Object data in JSON:
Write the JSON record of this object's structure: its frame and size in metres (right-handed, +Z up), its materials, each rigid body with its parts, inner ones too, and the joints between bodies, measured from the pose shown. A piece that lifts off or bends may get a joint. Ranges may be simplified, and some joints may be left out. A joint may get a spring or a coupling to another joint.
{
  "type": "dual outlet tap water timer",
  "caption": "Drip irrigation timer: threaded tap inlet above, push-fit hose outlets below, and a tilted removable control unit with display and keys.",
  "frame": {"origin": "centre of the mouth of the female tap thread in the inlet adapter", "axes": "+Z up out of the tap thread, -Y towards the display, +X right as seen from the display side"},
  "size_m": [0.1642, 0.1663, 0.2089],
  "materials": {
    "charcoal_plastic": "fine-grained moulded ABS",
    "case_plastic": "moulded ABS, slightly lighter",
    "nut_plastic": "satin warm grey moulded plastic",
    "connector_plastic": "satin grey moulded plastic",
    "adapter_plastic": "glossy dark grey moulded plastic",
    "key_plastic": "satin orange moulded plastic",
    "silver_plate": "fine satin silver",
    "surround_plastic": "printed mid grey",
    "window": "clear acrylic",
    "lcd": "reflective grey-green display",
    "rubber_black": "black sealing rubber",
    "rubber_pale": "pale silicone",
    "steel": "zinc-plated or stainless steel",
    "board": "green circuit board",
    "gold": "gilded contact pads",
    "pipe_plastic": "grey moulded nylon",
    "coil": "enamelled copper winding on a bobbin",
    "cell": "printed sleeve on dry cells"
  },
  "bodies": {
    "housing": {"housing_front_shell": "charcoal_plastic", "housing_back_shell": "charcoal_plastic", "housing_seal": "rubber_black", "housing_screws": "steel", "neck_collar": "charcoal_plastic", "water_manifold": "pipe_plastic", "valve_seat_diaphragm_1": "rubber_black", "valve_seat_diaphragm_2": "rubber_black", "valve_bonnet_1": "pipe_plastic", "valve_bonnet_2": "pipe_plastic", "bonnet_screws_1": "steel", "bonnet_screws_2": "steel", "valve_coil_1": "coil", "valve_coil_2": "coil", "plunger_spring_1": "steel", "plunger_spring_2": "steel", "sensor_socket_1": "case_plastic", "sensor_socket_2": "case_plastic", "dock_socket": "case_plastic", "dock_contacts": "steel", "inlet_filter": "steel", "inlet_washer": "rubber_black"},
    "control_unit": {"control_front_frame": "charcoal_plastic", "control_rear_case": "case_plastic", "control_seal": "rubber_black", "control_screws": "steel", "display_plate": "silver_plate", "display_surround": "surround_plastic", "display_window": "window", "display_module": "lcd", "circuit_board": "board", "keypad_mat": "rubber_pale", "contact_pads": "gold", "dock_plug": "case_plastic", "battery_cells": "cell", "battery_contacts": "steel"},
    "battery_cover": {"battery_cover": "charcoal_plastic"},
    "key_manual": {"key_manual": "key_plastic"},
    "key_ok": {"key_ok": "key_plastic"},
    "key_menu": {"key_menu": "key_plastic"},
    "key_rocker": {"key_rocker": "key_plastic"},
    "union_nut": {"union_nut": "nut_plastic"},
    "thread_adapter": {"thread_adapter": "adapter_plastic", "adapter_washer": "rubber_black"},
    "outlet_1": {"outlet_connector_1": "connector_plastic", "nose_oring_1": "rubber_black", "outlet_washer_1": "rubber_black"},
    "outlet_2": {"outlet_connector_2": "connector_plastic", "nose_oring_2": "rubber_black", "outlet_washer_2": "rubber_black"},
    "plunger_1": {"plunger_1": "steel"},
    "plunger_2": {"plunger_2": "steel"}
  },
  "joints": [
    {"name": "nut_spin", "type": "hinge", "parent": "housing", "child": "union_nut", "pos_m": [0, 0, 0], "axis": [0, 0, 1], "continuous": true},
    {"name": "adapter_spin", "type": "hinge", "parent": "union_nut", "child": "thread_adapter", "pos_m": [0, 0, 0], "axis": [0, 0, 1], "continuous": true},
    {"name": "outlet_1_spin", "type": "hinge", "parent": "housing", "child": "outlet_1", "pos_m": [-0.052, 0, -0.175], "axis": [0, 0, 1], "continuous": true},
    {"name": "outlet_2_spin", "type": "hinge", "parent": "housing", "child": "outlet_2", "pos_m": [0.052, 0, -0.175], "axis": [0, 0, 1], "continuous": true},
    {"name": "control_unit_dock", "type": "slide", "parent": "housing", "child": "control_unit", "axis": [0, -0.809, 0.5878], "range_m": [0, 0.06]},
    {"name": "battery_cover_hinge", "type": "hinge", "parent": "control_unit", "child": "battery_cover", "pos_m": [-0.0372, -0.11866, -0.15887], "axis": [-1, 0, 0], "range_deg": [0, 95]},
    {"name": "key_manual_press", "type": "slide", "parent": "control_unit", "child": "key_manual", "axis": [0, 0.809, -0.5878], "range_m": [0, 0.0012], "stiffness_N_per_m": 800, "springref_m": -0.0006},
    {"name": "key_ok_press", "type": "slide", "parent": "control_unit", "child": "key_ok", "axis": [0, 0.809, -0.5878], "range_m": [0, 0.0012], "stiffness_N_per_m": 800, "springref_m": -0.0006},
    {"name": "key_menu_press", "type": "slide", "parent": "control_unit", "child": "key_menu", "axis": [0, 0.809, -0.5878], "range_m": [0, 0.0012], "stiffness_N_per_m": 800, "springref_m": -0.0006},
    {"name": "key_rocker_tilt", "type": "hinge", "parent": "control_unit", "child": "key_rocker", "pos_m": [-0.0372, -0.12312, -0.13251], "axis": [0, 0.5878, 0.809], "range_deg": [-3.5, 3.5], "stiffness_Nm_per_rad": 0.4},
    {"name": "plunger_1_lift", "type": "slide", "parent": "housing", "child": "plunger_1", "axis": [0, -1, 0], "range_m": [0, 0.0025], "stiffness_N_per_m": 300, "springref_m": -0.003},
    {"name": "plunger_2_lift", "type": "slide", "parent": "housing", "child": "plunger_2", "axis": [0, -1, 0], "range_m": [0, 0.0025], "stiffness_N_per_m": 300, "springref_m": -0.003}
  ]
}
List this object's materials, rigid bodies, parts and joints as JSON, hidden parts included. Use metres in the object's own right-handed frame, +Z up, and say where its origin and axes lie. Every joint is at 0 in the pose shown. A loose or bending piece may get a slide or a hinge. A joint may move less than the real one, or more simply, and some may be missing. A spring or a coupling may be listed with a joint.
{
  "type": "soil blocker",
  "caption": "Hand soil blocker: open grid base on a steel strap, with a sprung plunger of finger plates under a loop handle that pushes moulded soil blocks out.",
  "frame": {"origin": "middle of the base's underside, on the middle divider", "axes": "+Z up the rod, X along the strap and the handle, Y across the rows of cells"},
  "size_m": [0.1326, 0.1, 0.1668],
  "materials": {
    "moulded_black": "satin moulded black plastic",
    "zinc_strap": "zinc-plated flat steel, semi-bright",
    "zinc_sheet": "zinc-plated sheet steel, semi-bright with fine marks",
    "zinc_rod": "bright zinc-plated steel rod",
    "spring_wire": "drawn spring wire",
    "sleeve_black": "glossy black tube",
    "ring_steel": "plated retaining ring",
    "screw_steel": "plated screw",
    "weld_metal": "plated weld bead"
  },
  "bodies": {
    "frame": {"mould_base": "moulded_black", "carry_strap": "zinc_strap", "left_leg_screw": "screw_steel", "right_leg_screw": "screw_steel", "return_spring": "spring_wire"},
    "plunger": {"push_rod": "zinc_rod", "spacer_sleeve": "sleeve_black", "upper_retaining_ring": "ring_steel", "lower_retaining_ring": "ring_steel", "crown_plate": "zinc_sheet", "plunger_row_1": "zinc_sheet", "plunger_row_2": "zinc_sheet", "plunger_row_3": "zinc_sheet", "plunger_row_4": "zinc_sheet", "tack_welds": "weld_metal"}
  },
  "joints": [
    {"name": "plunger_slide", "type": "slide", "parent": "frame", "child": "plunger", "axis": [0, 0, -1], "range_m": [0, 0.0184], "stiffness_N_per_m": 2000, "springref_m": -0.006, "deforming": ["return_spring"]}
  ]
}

• YOUR TASK: Identify every line where the string "piece" appears.

• SOLUTION FOR THIS PROBLEM:
Write the JSON record of this object's structure: its frame and size in metres (right-handed, +Z up), its materials, each rigid body with its parts, inner ones too, and the joints between bodies, measured from the pose shown. A piece that lifts off or bends may get a joint. Ranges may be simplified, and some joints may be left out. A joint may get a spring or a coupling to another joint.
List this object's materials, rigid bodies, parts and joints as JSON, hidden parts included. Use metres in the object's own right-handed frame, +Z up, and say where its origin and axes lie. Every joint is at 0 in the pose shown. A loose or bending piece may get a slide or a hinge. A joint may move less than the real one, or more simply, and some may be missing. A spring or a coupling may be listed with a joint.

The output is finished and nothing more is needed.